Plus de place pour un nouveau mall
Autre point fort du centre-ville liégeois : son piétonnier, premier réseau de Wallonie, fort de ses trois kilomètres d’artères piétonnes et semi-piétonnes et amené à être étendu vers la rue de la Casquette. Mais aussi le Vinâve d’Ile, » la rue Neuve liégeoise « , glisse Jonathan Delguste, qui voit défiler environ 200 000 passants par an, se plaçant à la troisième place des artères commerciales les plus fréquentées de Belgique, derrière son homologue bruxelloise et le Meir anversois. Il faut dire que la zone de chalandise de Liège est vaste : 927 000 habitants, dont 514 000 en zone primaire et 413 000 autres en zone secondaire. Soit 12,1 milliards d’euros de revenus captifs potentiellement joignables en moins de 30 minutes en voiture. De quoi conférer au parc commercial liégeois une certaine valeur, qui s’échelonne autour de loyers annuels variant de 300 à 1 300 euros au mètre carré.
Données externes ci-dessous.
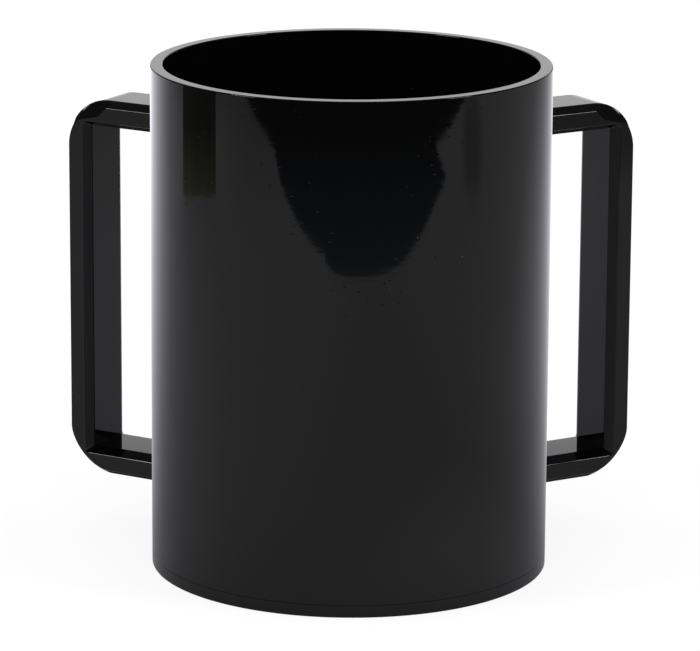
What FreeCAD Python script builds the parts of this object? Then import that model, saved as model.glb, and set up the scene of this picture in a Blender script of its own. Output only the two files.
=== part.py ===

Qu’en est-il de l’avenir du commerce liégeois ? » Une chose est sûre, il n’y a plus de place pour un nouveau pôle commercial sur le territoire communal de Liège, met en garde Pierre Grandjean. Tout nouveau projet de shopping center risque de nuire aux pôles déjà présents et de se mettre lui-même en danger en créant une situation de suroffre. » En ce sens, l’asbl Liège gestion centre-ville rejoint, par la voix de son gestionnaire, celle des autorités communales namuroises, qui ont depuis toujours prôné une politique ferme d’interdiction des zonings commerciaux en périphérie afin de conserver un centre-ville dynamique.